Yeah, I did the intro sequence; my lizard is level 60 and just waiting to go back to dragonland. So, it’s still introductory-ish; I figured I just hadn’t got the full experience yet, and also it’s plausible that I’m just bad at it.
But what I played so far doesn’t fill me with excitement. It’s on the squishy side, and the damage output feels pretty underwhelming for how fiddly the controls are.
I was wondering if this was a common perception or I should log more time on it before making a judgment.
I liked it a lot just because it was different and it felt cool. But I haven’t logged on him since hitting 60 so maybe not. I haven’t heard a lot of negative things, but those who don’t like it really don’t like it.
I tried Evoker and lost interest.
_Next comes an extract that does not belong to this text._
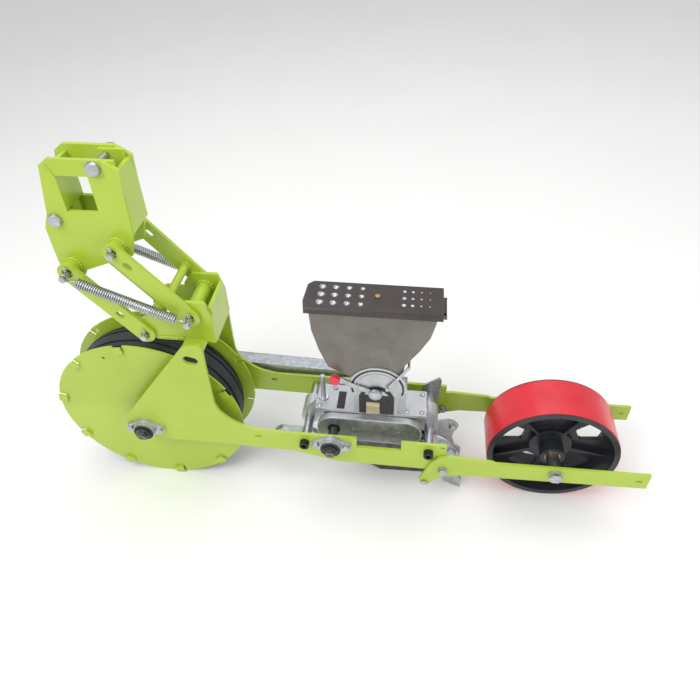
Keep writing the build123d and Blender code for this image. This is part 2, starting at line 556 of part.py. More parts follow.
tabb += bx(-60, -40, -19.1, -18.8, 404, 419)
clamp = cl + mir(cl) + tabb + mir(tabb) + bx(-39, -33, -19.1, 19.1, 402.7, 471)
clamp += bx(-44, -33, -19.0, -14, 404, 419) + bx(-44, -33, 14, 19.0, 404, 419)
add("toolbar_clamp", clamp)
cb, cnut = [], []
for c in ((24.4, 469.6), (-54.9, 388.1)):
    dome = Pos(c[0], -HEAD_Y, c[1]) * Sphere(10.5) & bx(c[0] - 20, c[0] + 20, -HEAD_Y - 5.5, -HEAD_Y, c[1] - 20, c[1] + 20)
    cb.append(cy(c, 4.98, -HEAD_Y, HEAD_Y + 14) + dome)
    cnut.append(hexy(c, 16, HEAD_Y + 1.8, HEAD_Y + 9.8) - cy(c, 5.0, 0, 60))
    cnut.append(tube(c, 10, 5.1, HEAD_Y, HEAD_Y + 1.8))
add("clamp_bolts_and_nuts", *cb, *cnut)

# ---- place on the ground plane, origin under the middle of the object ---------------
tip = Rot(0, TILT, 0)
placed = {n: [tip * s for s in ss] for n, ss in nodes.items()}
lo = [1e9] * 3
hi_ = [-1e9] * 3
for ss in placed.values():
    for s in ss:
        b = s.bounding_box()
        for i, (p, q) in enumerate(zip(tuple(b.min), tuple(b.max))):
            lo[i] = min(lo[i], p)
            hi_[i] = max(hi_[i], q)
shift = (-(lo[0] + hi_[0]) / 2, -(lo[1] + hi_[1]) / 2, -lo[2])
print("TILT", TILT, "SHIFT", shift, "SIZE", [hi_[i] - lo[i] for i in range(3)])
os.makedirs("parts", exist_ok=True)
for n, ss in placed.items():
    moved = [Pos(*shift) * s for s in ss]
    shape = moved[0] if len(moved) == 1 else Compound(children=moved)
    export_step(shape, f"parts/{n}.step")
print("NODES", len(placed))
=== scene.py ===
import bpy, bmesh, json, math
from mathutils import Vector, Matrix, noise

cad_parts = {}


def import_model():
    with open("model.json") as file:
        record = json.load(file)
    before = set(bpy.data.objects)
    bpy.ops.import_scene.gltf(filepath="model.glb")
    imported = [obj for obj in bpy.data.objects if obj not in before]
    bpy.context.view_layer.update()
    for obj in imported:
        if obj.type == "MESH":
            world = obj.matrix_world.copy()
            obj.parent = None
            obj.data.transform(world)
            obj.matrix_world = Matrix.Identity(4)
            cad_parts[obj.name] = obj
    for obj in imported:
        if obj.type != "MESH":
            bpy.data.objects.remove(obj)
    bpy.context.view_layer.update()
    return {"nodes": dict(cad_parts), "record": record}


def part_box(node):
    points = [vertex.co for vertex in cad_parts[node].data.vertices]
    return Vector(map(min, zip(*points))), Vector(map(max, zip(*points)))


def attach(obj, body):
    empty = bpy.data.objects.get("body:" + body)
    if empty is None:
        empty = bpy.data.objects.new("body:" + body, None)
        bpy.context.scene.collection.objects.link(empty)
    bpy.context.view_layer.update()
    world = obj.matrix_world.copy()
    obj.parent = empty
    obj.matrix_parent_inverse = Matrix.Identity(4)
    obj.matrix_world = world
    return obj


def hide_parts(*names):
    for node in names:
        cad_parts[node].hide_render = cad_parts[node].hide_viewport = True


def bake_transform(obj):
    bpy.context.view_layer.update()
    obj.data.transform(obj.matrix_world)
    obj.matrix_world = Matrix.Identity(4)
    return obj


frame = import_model()
NODES, REC = frame["nodes"], frame["record"]

# ---------------------------------------------------------------- design frame -> row frame
JP = {j["name"]: Vector(j["pos_m"]) for j in REC["behaviour"]["joints"]}
O = JP["drive_wheel_spin"]
d0 = Vector((0.688, 0, -0.0285))
d1 = JP["press_wheel_spin"] - O
TILT = math.atan2(d0.z, d0.x) - math.atan2(d1.z, d1.x)
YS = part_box("left_frame_plate")[0][1] + 0.0675
RT = Matrix.Rotation(TILT, 3, "Y")


def P(x, y, z):
    # design millimetres to row metres
    v = RT @ Vector((x, 0, z)) * 0.001
    return Vector((O.x + v.x, y * 0.001 + YS, O.z + v.z))


def D(x, y, z):
    return RT @ Vector((x, y, z))


UF, LF, AV = (24.3, 349.0), (-54.0, 310.0), (90.5, -113.0)
UR, LR = (UF[0] + AV[0], UF[1] + AV[1]), (LF[0] + AV[0], LF[1] + AV[1])
SH, LAY, ROL, PW = (321.5, -2.7), (441.0, -2.7), (391.0, 8.0), (688.0, -28.5)

# ---------------------------------------------------------------- materials


def mat(name, color, rough=0.5, metal=0.0, **k):
    m = bpy.data.materials.new(name)
    m.use_nodes = True
    nt = m.node_tree
    b = nt.nodes["Principled BSDF"]
    b.inputs["Base Color"].default_value = (*color, 1)
    b.inputs["Metallic"].default_value = metal
    b.inputs["Roughness"].default_value = rough
    for key, v in k.items():
        b.inputs[key.replace("_", " ")].default_value = v
    return m, nt, b


def coords(nt, scale=1.0):
    tc = nt.nodes.new("ShaderNodeTexCoord")
    mp = nt.nodes.new("ShaderNodeMapping")
    mp.inputs["Scale"].default_value = (scale,) * 3 if not hasattr(scale, "__len__") else scale
    nt.links.new(tc.outputs["Object"], mp.inputs["Vector"])
    return mp.outputs["Vector"]


def noise_n(nt, vec, scale, detail=4, rough=0.55):
    n = nt.nodes.new("ShaderNodeTexNoise")
    n.inputs["Scale"].default_value = scale
    n.inputs["Detail"].default_value = detail
    n.inputs["Roughness"].default_value = rough
    nt.links.new(vec, n.inputs["Vector"])
    return n.outputs["Fac"]


def ramp(nt, fac, stops):
    r = nt.nodes.new("ShaderNodeValToRGB")
    e = r.color_ramp.elements
    while len(e) < len(stops):
        e.new(0.5)
    for el, (p, c) in zip(e, stops):
        el.position = p
        el.color = (*c, 1) if len(c) == 3 else c
    nt.links.new(fac, r.inputs["Fac"])
    return r.outputs["Color"]


def mixc(nt, fac, a, b, mode="MIX"):
    m = nt.nodes.new("ShaderNodeMix")
    m.data_type = "RGBA"
    m.blend_type = mode
    if isinstance(fac, (int, float)):
        m.inputs[0].default_value = fac
    else:
        nt.links.new(fac, m.inputs[0])
    for sock, v in ((6, a), (7, b)):
        if isinstance(v, tuple):
            m.inputs[sock].default_value = (*v, 1)
        else:
            nt.links.new(v, m.inputs[sock])
    return m.outputs[2]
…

It’s ok, but it’s not for me. And I didn’t feel like I had clear enough lore at the beginning of the expac to RP as an Evoker, so…
I mained it this season and am fully geared w/ the legendary. I love devastation but the charge-up moves and channel for disintegrate are polarising.
I mained mistweaver in season 1 and had a huge work project parallel to that which made it hell on my hands.
Dev has the least presses-per-minute of any spec IIRC, due to charged abilities and chaining disintegrate casts. It was a good rest for the fingers. Soothing, even.
I was on RP servers in season 1 but moved to OCE servers for season 2, so this is from a PvE perspective. PvP-wise, Evoker isn’t really my thing outside of healing large battlegrounds. I’ve never RP’d on any of mine beyond naming them and playing with a bit of personal headcanon.
You ever notice how many of our brave new allies we end up finding locked in a closet somewhere?
The Demon Hunters were locked in a closet. The Dracthyr were locked in a closet. The Death Knights were, I guess, in more of an emotional closet.
Those were tombs, Enekie.
What is a tomb but a closet full of skeletons?
Look, I get what you’re going for here, but none of us are drunk enough to mix Warcraft and existential philosophy. No one could be that drunk and survive.